Exercise goal:
Give the listing below again in full, exactly as written.

Given information:
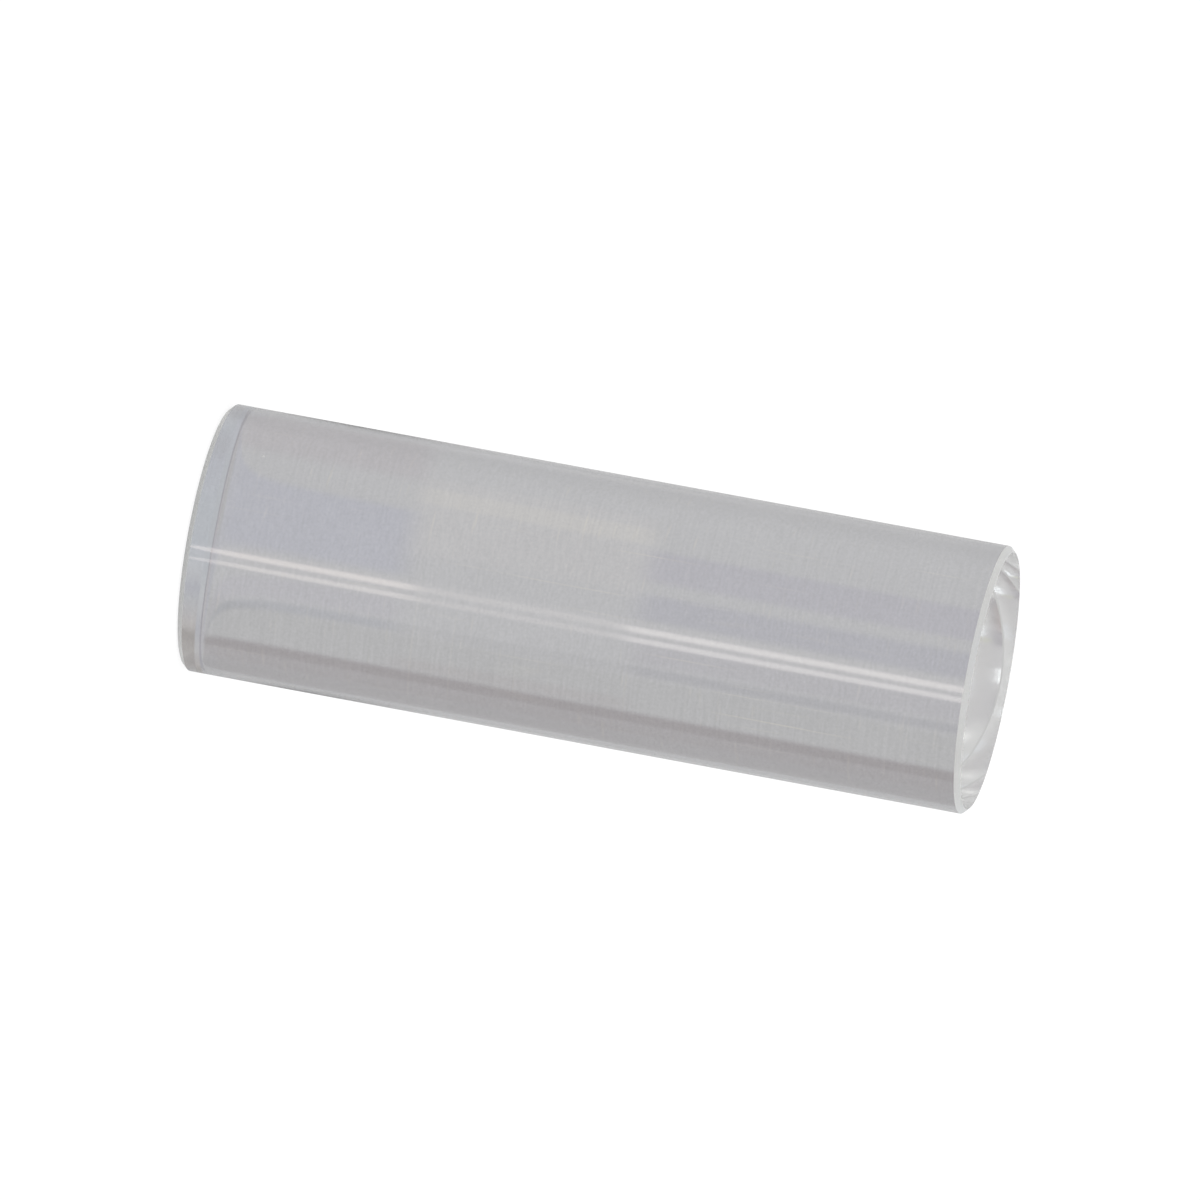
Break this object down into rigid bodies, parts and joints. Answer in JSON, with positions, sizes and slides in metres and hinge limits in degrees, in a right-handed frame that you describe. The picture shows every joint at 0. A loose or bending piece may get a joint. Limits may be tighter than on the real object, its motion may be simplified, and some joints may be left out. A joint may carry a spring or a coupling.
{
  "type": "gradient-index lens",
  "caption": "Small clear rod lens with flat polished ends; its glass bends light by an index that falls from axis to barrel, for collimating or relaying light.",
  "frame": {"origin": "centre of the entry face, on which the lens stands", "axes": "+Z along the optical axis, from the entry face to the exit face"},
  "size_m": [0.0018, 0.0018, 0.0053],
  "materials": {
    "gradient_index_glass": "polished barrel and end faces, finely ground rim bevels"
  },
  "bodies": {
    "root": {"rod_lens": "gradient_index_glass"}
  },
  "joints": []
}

Output below:
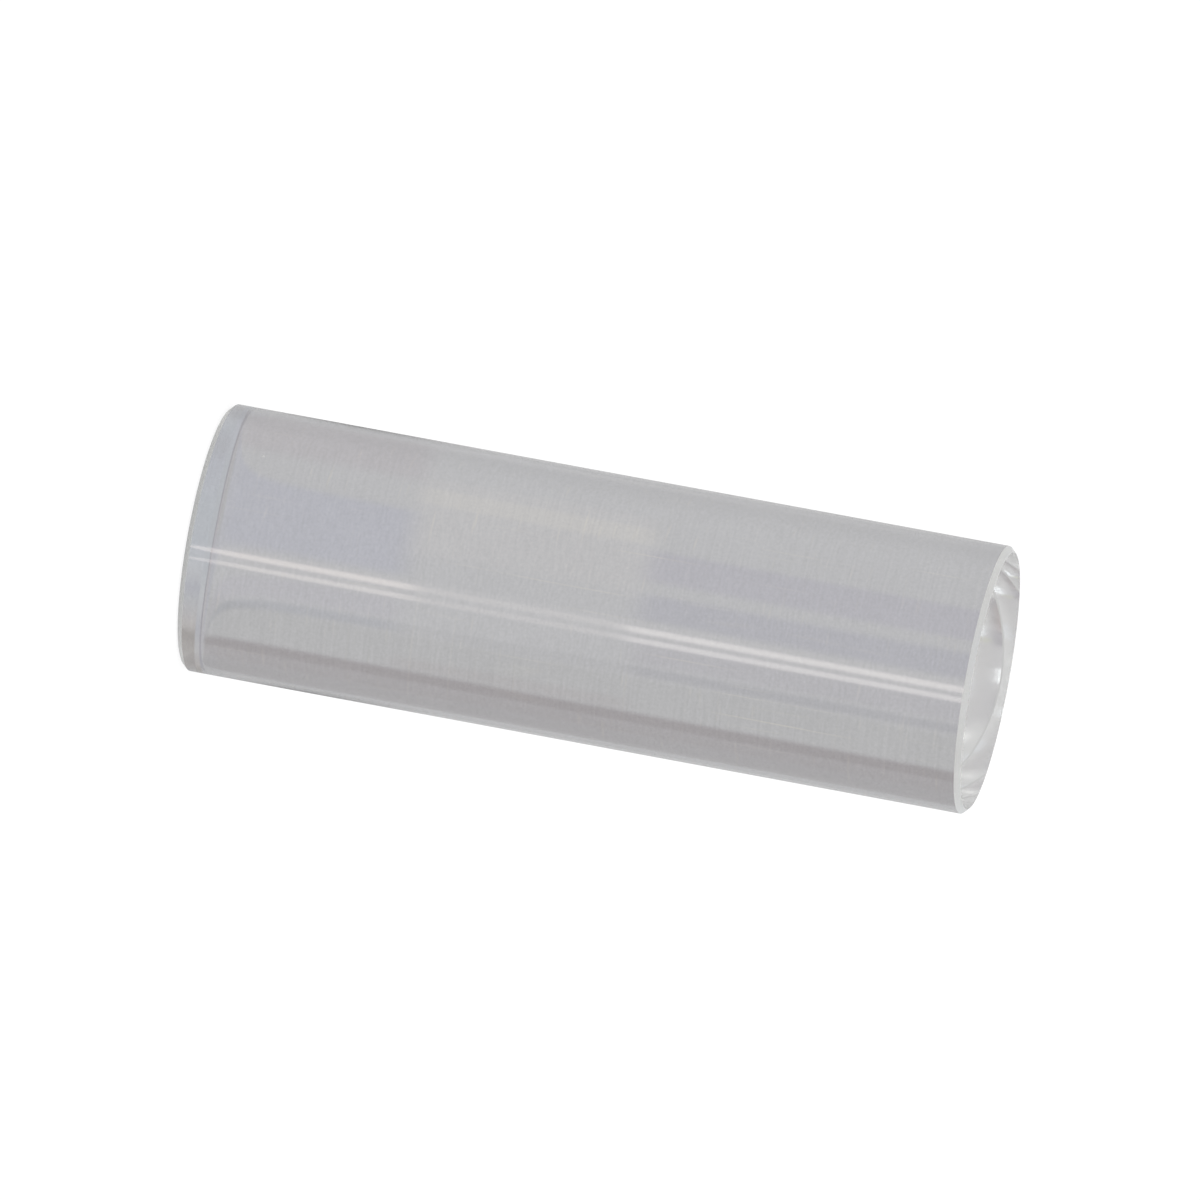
Break this object down into rigid bodies, parts and joints. Answer in JSON, with positions, sizes and slides in metres and hinge limits in degrees, in a right-handed frame that you describe. The picture shows every joint at 0. A loose or bending piece may get a joint. Limits may be tighter than on the real object, its motion may be simplified, and some joints may be left out. A joint may carry a spring or a coupling.
{
  "type": "gradient-index lens",
  "caption": "Small clear rod lens with flat polished ends; its glass bends light by an index that falls from axis to barrel, for collimating or relaying light.",
  "frame": {"origin": "centre of the entry face, on which the lens stands", "axes": "+Z along the optical axis, from the entry face to the exit face"},
  "size_m": [0.0018, 0.0018, 0.0053],
  "materials": {
    "gradient_index_glass": "polished barrel and end faces, finely ground rim bevels"
  },
  "bodies": {
    "root": {"rod_lens": "gradient_index_glass"}
  },
  "joints": []
}